The Leadership Mindset Shift Every New Manager Must Make
The biggest change is not in title, but in perspective. Success is no longer measured by what the manager personally delivers. It is measured by what the team can deliver consistently.
That means the job starts to revolve around a few essentials:
- building trust
- communicating priorities clearly
- helping people grow
- creating systems that support reliable results
Leadership, in practice, is less about personal control and more about influence.
Long-Term Benefits of Strong Early Leadership Habits
Managers who build strong habits early often create better teams over time. The effects are usually visible in practical ways:
- talented employees stay longer
- team culture becomes healthier
- results become more consistent
- the manager earns a stronger reputation internally
Early management experiences tend to shape leadership style for years. That is why the first phase matters so much.
Conclusion
The first management role is one of the most demanding transitions in a professional career. Technical expertise helps, but it is rarely enough on its own. Leading people requires judgment, communication, restraint, and the ability to grow while others are depending on you.

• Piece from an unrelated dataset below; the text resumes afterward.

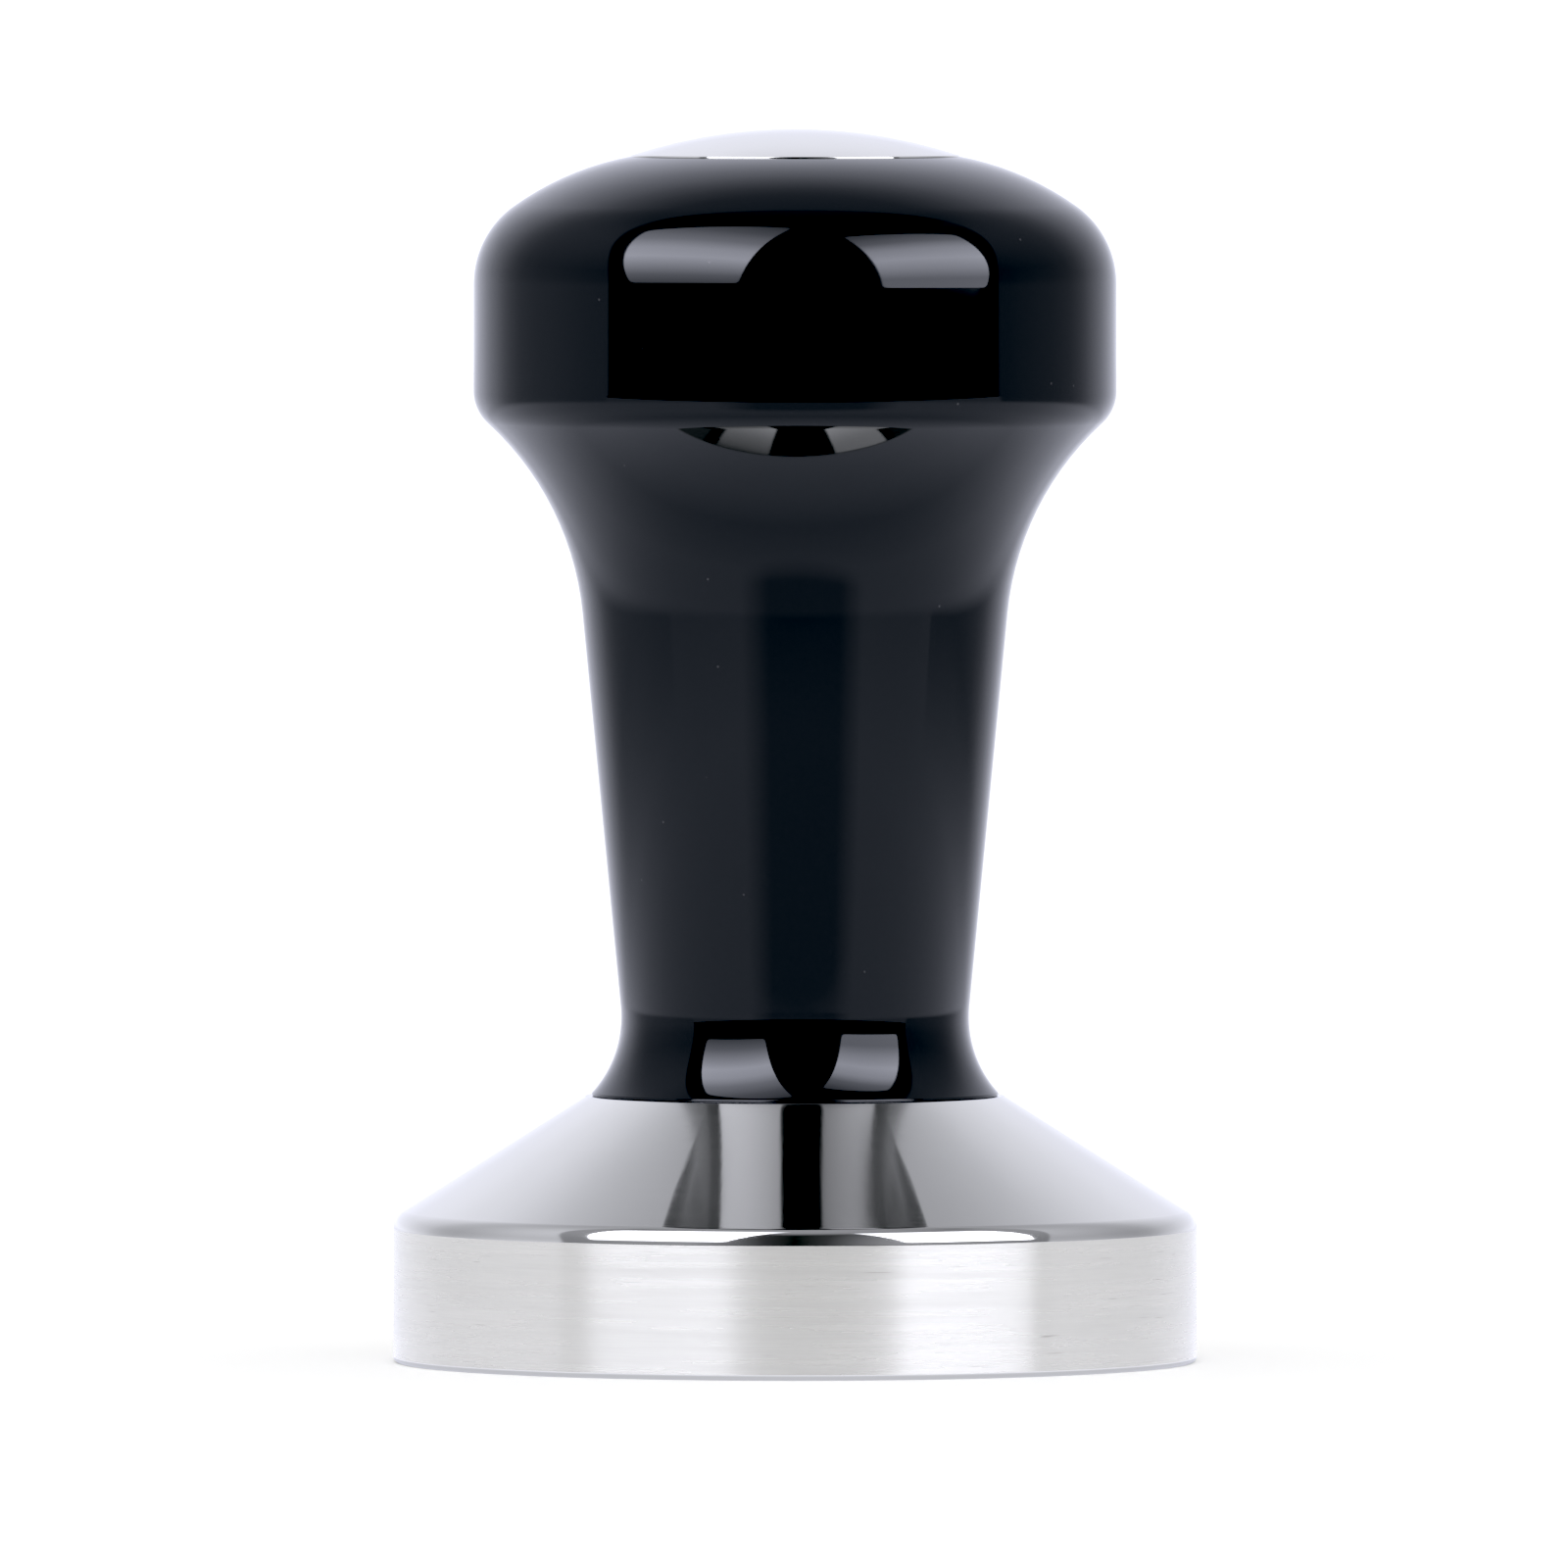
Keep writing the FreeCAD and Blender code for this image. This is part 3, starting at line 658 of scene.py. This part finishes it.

The good news is that most early management mistakes are not career-ending failures. They are patterns that can be recognised and corrected. Managers who learn to delegate, set clear expectations, communicate directly, and keep developing themselves tend to settle into the role far more effectively.
The strongest managers are rarely the ones who started perfectly. More often, they are the ones who stayed open, kept learning, and adjusted faster than their habits did.